Published Thursday, August 7th, 2014

Do you know that feeling when you are coming to the end of a concert and you are trying to judge the best moment to leave? If you leave too early you may miss the best part, but if you leave too late the exits are swamped and you miss the train.

The stock markets have that feeling about them at the moment and if they make a break for the exits a whole bunch of other risk assets will go with them. Russia is the factor that could turn nervousness into panic and very soon.

Nato says that Russia has amassed 20,000 battle-ready troops at the Ukrainian border and could be preparing to invade under the pretext of a humanitarian mission. The Polish Prime Minister believes that the threat of Russian military intervention is “higher than it was several days ago”.

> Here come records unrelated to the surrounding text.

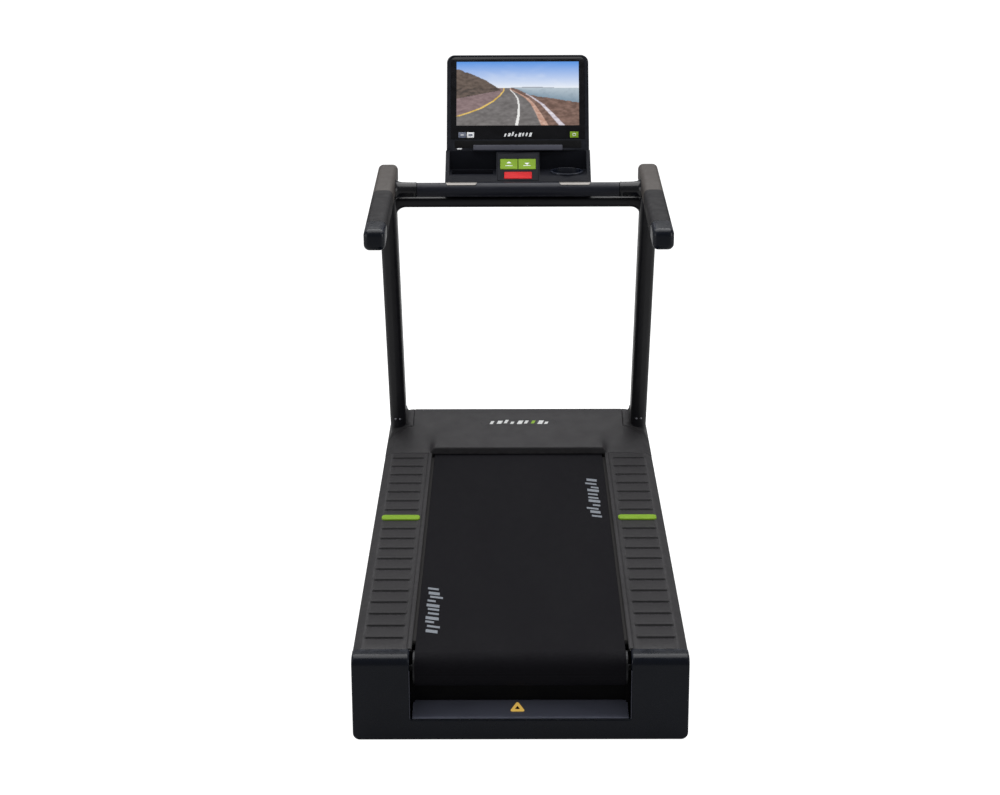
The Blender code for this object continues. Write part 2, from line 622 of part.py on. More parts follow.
def cap_solid(front_y, rear_y, inset, edge, steps):
    """A U-shaped block whose upper rear edge is rolled over, with its other rear edges cut by edge."""
    roll = CAP_ROLL - inset
    rings = [(front_y, 0.0, -inset), (rear_y + roll, 0.0, -inset)]
    for i in range(1, steps + 1):
        y, z = rear_y + roll * (1 - math.sin(math.pi / 2 * i / steps)), 1 - math.cos(math.pi / 2 * i / steps)
        rings.append((y, roll * z - edge * (i == steps), -inset - edge * (i == steps)))
    return loft([[(x, y, z) for x, z in cap_outline(grow, drop)] for y, drop, grow in rings])


def build_rear_cap():
    cap = add("rear_cap", cap_solid(CAP_FRONT_Y, REAR_Y, 0.0, CAP_EDGE, 5), "navy", True)
    inset = COVER_WALL + 0.001
    cavity = cap_solid(CAP_FRONT_Y + 0.010, REAR_Y + COVER_WALL, inset, 0.0, 4)
    cut(cap, add("cap_cavity", cavity, "navy"))
    slot = box((-FRAME_INNER_X, REAR_ROLLER_Y - 0.014, ROLLER_Z - 0.014),
               (FRAME_INNER_X, CAP_FRONT_Y + 0.010, ROLLER_Z + 0.014))
    cut(cap, add("cap_shaft_slot", slot, "navy"))
    y0, y1 = REAR_Y + 0.006, CAP_FRONT_Y + 0.008
    z0 = CAP_SILL_Z + 0.0005
    crest = z0 + (y1 - y0) * RAMP_RISE + RAMP_WALL
    outline = [(y0, z0), (y0 + 0.010, z0), (y1 + RAMP_WALL, crest - 0.006), (y1 + RAMP_WALL, RAMP_TOP_Z),
               (y1, RAMP_TOP_Z), (y1, crest), (y0 + 0.002, z0 + RAMP_WALL), (y0, z0 + RAMP_WALL - 0.001)]
    half = CAP_OPENING_HALF - 0.0085
    add("rear_ramp", prism_x(outline, -half, half), "navy")


def build_power_inlet():
    inlet = add("power_inlet", box((INLET_X - INLET_HALF, FRONT_Y - 0.030, INLET_Z - INLET_HIGH),
                                   (INLET_X + INLET_HALF, FRONT_Y, INLET_Z + INLET_HIGH)), "console")
    well = add("inlet_well", prism_y(rounded_rectangle(0.0115, 0.008, 0.003, 3, INLET_X, INLET_Z),
                                     FRONT_Y - 0.018, FRONT_Y + 0.010), "console")
    cut(inlet, well)


# ---- Uprights and handlebars --------------------------------------------------------------------

def arm_frame():
    """The tilted line that both handlebars follow, starting at their rear end."""
    return empty("arm_line", (0, ARM_END_Y, ARM_END_Z), ARM_TILT)


def arm_section(sign, inset=0.0):
    centre = sign * (ARM_INNER_X + ARM_WIDTH / 2)
    return rounded_rectangle(ARM_WIDTH / 2 - inset, ARM_HEIGHT / 2 - inset, 0.018 - inset, 4, centre, 0.0)


def section_rings(sign, stations):
    return [[(x, y, z) for x, z in arm_section(sign, inset)] for y, inset in stations]


def build_arms():
    line = arm_frame()
    cap_end = ARM_CAP_LENGTH
    grip_end = ARM_CAP_LENGTH + ARM_GRIP_LENGTH
    core = 0.008
    for side, sign in sides():
        arm = add(f"arm_{side}", loft(section_rings(sign, [
            (cap_end + GAP, core), (grip_end, core), (grip_end, 0.0), (ARM_LENGTH - 0.010, 0.0),
            (ARM_LENGTH - 0.003, 0.003), (ARM_LENGTH, 0.010)])), "warm_grey", True)
        grip = add(f"arm_grip_{side}", loft(section_rings(sign, [
            (cap_end + GAP, 0.0), (grip_end - GAP, 0.0), (grip_end - GAP, core - GAP),
            (cap_end + GAP, core - GAP)]), closed=True), "grip", True)
        cap = add(f"arm_cap_{side}", loft(section_rings(sign, [
            (cap_end, 0.0), (0.016, 0.0), (0.008, 0.002), (0.002, 0.007), (0.0, 0.014)])), "navy", True)
        for piece in (arm, grip, cap):
            piece.parent = line
        upright = upright_rings(sign, (FRAME_BOTTOM_Z, UPRIGHT_TOP_Z), 0.0, math.tan(ARM_TILT))
        add(f"upright_{side}", loft(upright), "tube", True)


def arm_underside(y):
    """Height of the handlebar's underside above the floor at one Y."""
    return ARM_END_Z + (y - ARM_END_Y) * math.tan(ARM_TILT) - ARM_HEIGHT / 2 / math.cos(ARM_TILT)


UPRIGHT_TOP_Y = 0.4610
UPRIGHT_TOP_Z = arm_underside(UPRIGHT_TOP_Y) - 0.0008


def build_crossbars():
    reach = UPRIGHT_INNER_X - GAP
    rings = []
    flare = [(1.0, 0.024), (0.992, 0.013), (0.978, 0.006), (0.955, 0.0015), (0.925, 0.0)]
    stations = [(-reach * f, drop) for f, drop in flare] + [(reach * f, drop) for f, drop in reversed(flare)]
    for x, drop in stations:
        outline = rounded_rectangle(0.021, 0.0167 + drop / 2, 0.013, 3, 0.483, 1.1918 - drop / 2)
        rings.append([(x, y, z) for y, z in outline])
    add("console_crossmember", loft(rings), "tube", True)
    bar = add("grip_bar", turned_x([(-GRIP_SEAM_X, GRIP_RADIUS), (GRIP_SEAM_X, GRIP_RADIUS)]), "navy", True)
    bar.location = (0, GRIP_Y, GRIP_Z)
    span = ARM_INNER_X - GAP - GRIP_SEAM_X
    for side, sign in sides():
        flare = ((GAP, 0.0), (span * 0.10, 0.0012), (span * 0.55, 0.0018), (span * 0.85, 0.003),
                 (span, 0.006))
        profile = [(sign * x, GRIP_RADIUS + swell) for x, swell in flare]
        elbow = add(f"grip_elbow_{side}", turned_x(profile), "navy", True)
        elbow.location = (sign * GRIP_SEAM_X, GRIP_Y, GRIP_Z)
        inner = arc(GRIP_Y, GRIP_Z, GRIP_RADIUS + GAP, 40, 140, 10)
        outer = arc(GRIP_Y, GRIP_Z, GRIP_RADIUS + GAP + 0.0012, 140, 40, 10)
        x0, x1 = sorted((sign * 0.134, sign * 0.236))
        add(f"pulse_plate_{side}", prism_x(inner + outer, x0, x1), "bright", True)


# ---- Console and display ------------------------------------------------------------------------

def block(low, high, corner, steps=3, bevel=0.0):
    """A plate with rounded corners in its own XY plane, with an optional bevel on its upper edge."""
    cx, cy = (low[0] + high[0]) / 2, (low[1] + high[1]) / 2
    hx, hy = (high[0] - low[0]) / 2, (high[1] - low[1]) / 2
    levels = [(low[2], 0.0), (high[2] - bevel, 0.0)]
    if bevel:
        levels.append((high[2], bevel))
    return loft([[(x, y, z) for x, y in rounded_rectangle(hx - inset, hy - inset, corner, steps, cx, cy)]
                 for z, inset in levels])


def build_console():
    (foot_y, foot_z), (head_y, head_z) = CONSOLE_FOOT, CONSOLE_HEAD
    back = (math.cos(DISPLAY_TILT), -math.sin(DISPLAY_TILT))
    rear_y, rear_z = head_y + DISPLAY_DEPTH * back[0], head_z + DISPLAY_DEPTH * back[1]
    outline = [(foot_y, CONSOLE_BOTTOM_Z), (foot_y, foot_z), (head_y - GAP, head_z - 0.0006),
               (rear_y, rear_z - 0.0006), (rear_y, 1.250), (0.625, CONSOLE_BOTTOM_Z)]
    base = add("console_base", prism_x(outline, -CONSOLE_HALF, CONSOLE_HALF), "console")
    slope = empty("console_slope", (0, foot_y, foot_z), CONSOLE_SLOPE)
    recess = add("keypad_recess", box((-PANEL_HALF - GAP, PANEL_SPAN[0] - GAP, -PANEL_THICKNESS - GAP),
                                      (PANEL_HALF + GAP, PANEL_SPAN[1] + GAP, 0.020)), "console")
    recess.parent = slope
    cut(base, recess)
    for side, sign in sides():
        x0, x1 = sorted(sign * x for x in LEDGE_X)
        ledge = box((x0, foot_y + 0.010, LEDGE_Z), (x1, LEDGE_BACK_Y, head_z + 0.050))
        cut(base, add(f"ledge_{side}", ledge, "console"))
    tray = box((TRAY_X[0], TRAY_Y[0], TRAY_Z), (TRAY_X[1], TRAY_Y[1], head_z + 0.050))
    cut(base, add("tray_well", tray, "console"))
    well = add("cup_well", turned_z([(1.150, CUP_NECK + 0.001), (1.420, CUP_NECK + 0.001)]), "console")
    well.location = (*CUP_CENTRE, 0)
    cut(base, well)
    low, high = PANEL_SPAN
    plate = block((-PANEL_HALF, low, -PANEL_THICKNESS), (PANEL_HALF, high, 0.0008), 0.004, 2, 0.0008)
    panel = add("keypad_panel", plate, "console")
    panel.parent = slope
    for name, (x, y, half_x, half_y, material) in KEYS.items():
        reach_x, reach_y = half_x + KEY_CLEARANCE, half_y + KEY_CLEARANCE
        hollow = block((x - reach_x, y - reach_y, -KEY_POCKET), (x + reach_x, y + reach_y, 0.010), 0.0035, 2)
        pocket = add(f"pocket_{name}", hollow, "console")
        pocket.parent = slope
        cut(panel, pocket)
        cap = block((-half_x, -half_y, -KEY_DEPTH), (half_x, half_y, KEY_PROUD), 0.003, 2, 0.001)
        key = add(name, cap, material)
        key.location = (x, y, 0)
        key.parent = slope
    build_cup_holder()


def build_cup_holder():
    wall = 0.0025
    bottom_z = 1.168
    low, high = 0.0385, CUP_NECK
    rim, edge = CUP_RIM_Z, 0.001
    profile = [(bottom_z, low), (rim - CUP_FLANGE, high), (rim - CUP_FLANGE, CUP_RADIUS),
               (rim - edge, CUP_RADIUS), (rim, CUP_RADIUS - edge), (rim, high - wall + edge),
               (rim - edge, high - wall), (bottom_z + 0.003, low - wall)]
    cup = add("cup_holder", turned_z(profile), "navy", True)
    cup.location = (*CUP_CENTRE, 0)


def display_outline(half, low, high, corner):
    """The display's outline: square at the foot, rounded at the head."""
    return ([(-half, low), (half, low)] + arc(half - corner, high - corner, corner, 0, 90, 5)
            + arc(-half + corner, high - corner, corner, 90, 180, 5))


def build_display():
    face = empty("display_face", (0, *CONSOLE_HEAD), math.pi / 2 - DISPLAY_TILT)
    rings = []
    for z, inset in ((-DISPLAY_DEPTH, 0.010), (-DISPLAY_DEPTH + 0.010, 0.0), (-0.002, 0.0), (0.0, 0.002)):
        rings.append([(x, y, z) for x, y in display_outline(DISPLAY_HALF - inset, 0.0, DISPLAY_HEIGHT - inset,
                                                            0.026 - inset)])
    housing = add("display_housing", loft(rings), "console", True)
    pocket = loft([[(x, y, z) for x, y in display_outline(0.2233, 0.0375, 0.3278, 0.0163)]
                   for z in (-0.005, 0.010)])
    pocket_tool = add("bezel_pocket", pocket, "console")
    cut(housing, pocket_tool)
    bezel = add("display_bezel", loft([[(x, y, z) for x, y in display_outline(0.2230, 0.0378, 0.3275, 0.016)]
                                       for z in (-0.0047, -0.0002)]), "glass")
    window = add("bezel_window", box((-SCREEN_HALF - GAP, SCREEN_LOW - GAP, -0.020),
                                     (SCREEN_HALF + GAP, SCREEN_HIGH + GAP, 0.020)), "glass")
    cut(bezel, window)
    pane = box((-SCREEN_HALF, SCREEN_LOW, -0.0047), (SCREEN_HALF, SCREEN_HIGH, -0.0010))
    screen = add("display_screen", pane, "screen")
    lip = block((-RACK_HALF, 0.0015, GAP), (RACK_HALF, 0.0200, 0.0125), 0.003, 2, 0.001)
    rack = add("reading_rack", lip, "warm_grey")
    for piece in (housing, pocket_tool, bezel, window, screen, rack):
        piece.parent = face


# ---- Assembly -----------------------------------------------------------------------------------

def clear_scene():
    for obj in list(bpy.data.objects):
        bpy.data.objects.remove(obj, do_unlink=True)


def main():
    clear_scene()
    for name, values in COLOURS.items():
        MATERIALS[name] = make_material(name, *values)
    build_frame()
    build_feet()
    build_running_surface()
    build_rollers()
    build_drive()
    for side, sign in sides():
        build_side_rail(side, sign)
    build_hood()
    build_power_inlet()
    build_rear_cap()
    build_arms()
    build_crossbars()
    build_console()
    build_display()
    bpy.context.view_layer.update()


main()
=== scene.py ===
"""Looks of the gym treadmill: finished surfaces, materials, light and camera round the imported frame.

Metres, +Z up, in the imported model's own frame: the user faces +Y and +X is the user's right.
"""

import math

import bmesh
import bpy
from mathutils import Matrix, Vector, noise


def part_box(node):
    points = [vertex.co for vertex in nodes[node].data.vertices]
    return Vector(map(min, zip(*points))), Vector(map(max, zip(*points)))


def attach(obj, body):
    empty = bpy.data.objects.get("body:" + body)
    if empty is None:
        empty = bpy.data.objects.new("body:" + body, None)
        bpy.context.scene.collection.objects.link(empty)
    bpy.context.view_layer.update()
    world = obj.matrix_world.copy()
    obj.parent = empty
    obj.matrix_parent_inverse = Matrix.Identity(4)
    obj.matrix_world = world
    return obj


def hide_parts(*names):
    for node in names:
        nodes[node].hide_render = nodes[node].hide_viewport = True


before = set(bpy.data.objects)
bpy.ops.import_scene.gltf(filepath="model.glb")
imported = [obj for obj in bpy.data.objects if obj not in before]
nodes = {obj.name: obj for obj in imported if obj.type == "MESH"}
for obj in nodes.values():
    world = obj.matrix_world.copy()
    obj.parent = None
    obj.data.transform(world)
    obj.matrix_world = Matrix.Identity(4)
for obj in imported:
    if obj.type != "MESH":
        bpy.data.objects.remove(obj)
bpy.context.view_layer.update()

# ---- Driving dimensions ----

CAP_SKIRT = 0.005                 # thin lower edge of the rear cap
DECK_END_Y = -0.934               # the near-black stops of painted shade behind the deck board's rear end
SEAM = 0.0006                     # half of the gap left between two moulded covers
RAIL_CHAMFER = (0.026, 0.012)     # width and drop of a side rail's sloped outer edge
RAIL_WALL = 0.003
BEAD_WIDTH = 0.0125               # raised bead along a rail's inner edge
RIB_COUNT = 19
RIB_PITCH = 0.0856
RIB_HEIGHT = 0.005
RIB_INNER_X = 0.325
RIB_OUTER_X = 0.4385
RIB_DEPTH = 0.028
RIB_CORNER = 0.01
RIB_FLANK = 0.0026                # depth of a rib's steep side, towards the user's heels
GROOVE_WIDTH = 0.0046             # the shadow groove behind each rib
GROOVE_DEPTH = 0.0014
MARKER_INDEX = 11                 # which rib's place the green marker takes
MARKER_CORNER = 0.0125

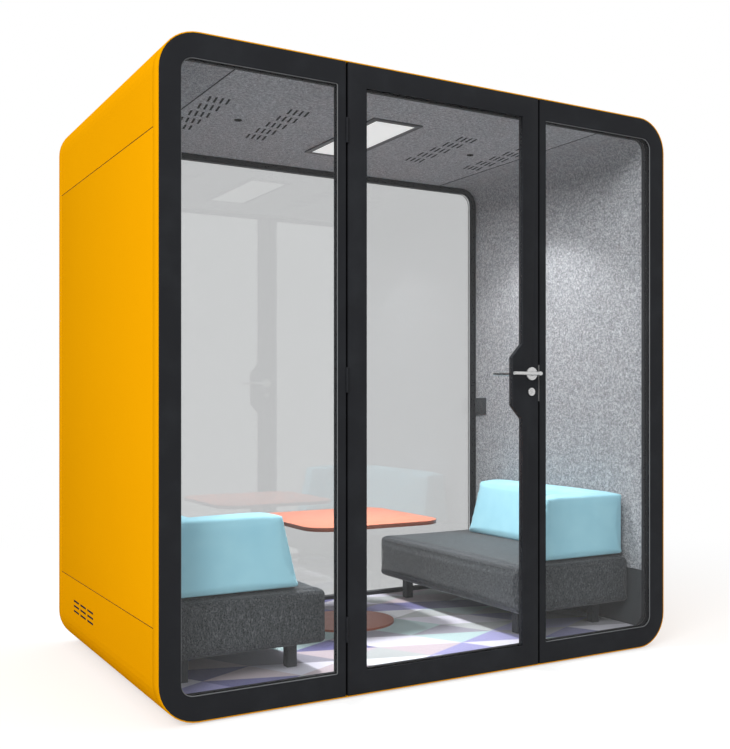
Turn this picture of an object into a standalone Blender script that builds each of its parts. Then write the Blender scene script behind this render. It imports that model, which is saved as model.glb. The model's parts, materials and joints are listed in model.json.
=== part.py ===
"""A glazed office booth for four: a yellow steel shell, a glazed front with a hinged door,
a glazed rear, an acoustic lining with vents and a light, and its built-in seats and table.

Metres, +Z up. The front faces -Y, and depths are measured back from the front plane.
The origin is on the floor, below the centre of the whole object's box."""

import math

import bmesh
import bpy
from mathutils import Matrix, Vector

# Shell
WIDTH = 2.250
DEPTH = 1.450
HEIGHT = 2.300
FOOT_HEIGHT = 0.006
CORNER_RADIUS = 0.140
SKIN = 0.004
HOOP_DEPTH = 0.050
PANEL_GAP = 0.003
LOWER_SEAM = 0.3245
UPPER_SEAM_DROP = 0.323
TOUCH = 0.0003
FRAME_CLEARANCE = 0.0006

# Glazed front
FRAME_SIDE = 0.078
FRAME_RAIL = 0.087
POST_FACE = 0.030
GLASS_CORNER = 0.045
LIP = 0.006
REBATE = 0.010
GLASS = 0.010
PORTAL_FRONT = 0.044
PORTAL_BACK = 0.060
PORTAL_SETBACK = 0.003
POST_LIP = 0.0085

# Door leaf
LEAF_WIDTH = 0.860
LEAF_THICKNESS = 0.040
LEAF_GAP = 0.010
LEAF_STILE = 0.076
DOOR_SEAL = 0.008
SEAL_CLEARANCE = 0.0004

# Hinges, whose knuckles stand in the gap between the post and the leaf
HINGE_END = 0.250
KNUCKLE_RADIUS = 0.0045
KNUCKLE_LENGTH = 0.030
KNUCKLE_GAP = 0.0004
HINGE_PIN_RADIUS = 0.0025
HINGE_PIN_CLEARANCE = 0.0003
HINGE_PLATE = 0.0025
HINGE_PLATE_DEPTH = 0.030
HINGE_AXIS_FORWARD = 0.002

# Lock and handle
LOCK_INSET = 0.035
LEVER_HEIGHT = 1.1835
KEY_DROP = 0.0728
LOCK_SWELL = 0.049
LOCK_SWELL_BELOW = 0.0589
LOCK_SWELL_ABOVE = 0.0692
LOCK_SWELL_SLOPE = 0.054
ROSE_RADIUS = 0.026
ROSE_THICKNESS = 0.008
NECK_RADIUS = 0.008
NECK_CLEARANCE = 0.0004
SPINDLE_RADIUS = 0.004
SPINDLE_LENGTH = 0.024
LEVER_REACH = 0.061
LEVER_BAR_RADIUS = 0.0065
LEVER_LENGTH = 0.132
KEY_ROSE_RADIUS = 0.016
KEY_ROSE_THICKNESS = 0.006
CYLINDER_RADIUS = 0.0085
KEYWAY_WIDTH = 0.0022
KEYWAY_HEIGHT = 0.009
TURN_LENGTH = 0.030
TURN_REACH = 0.016
LATCH_HEIGHT = 0.022
LATCH_THICKNESS = 0.014
LATCH_LENGTH = 0.0265
LATCH_THROW = 0.018
LATCH_TRAVEL = 0.017
BOLT_HEIGHT = 0.025
BOLT_THICKNESS = 0.012
BOLT_LENGTH = 0.024
BOLT_CLEARANCE = 0.0004
STRIKE_PLATE = 0.002
STRIKE_MARGIN = 0.025
STRIKE_DEPTH = 0.032
STRIKE_POCKET = 0.013
STRIKE_CLEARANCE = 0.0015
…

The economic war has also escalated with Russia banning food imports from the U.S. and fruit and vegetable imports from Europe. This will pile huge pressure on already stretched European budgets and banks who have loaned out to the agricultural sector. The Russian retaliation came on a day when Italy revealed that it had fallen into recession with a GDP decline of 0.2% in 2Q following -0.1% in 1Q. Germany experienced a 3.2% fall in industrial orders in June. The storm clouds are darkening!

European stock markets closed lower and the U.S. indices were broadly unchanged. Safe havens were in demand and the dollar strengthened. Brent closed virtually unchanged on the day, but WTI lost another 46 cts/bbl despite a 1.8 million bbl draw reported in the weekly EIA stock figures.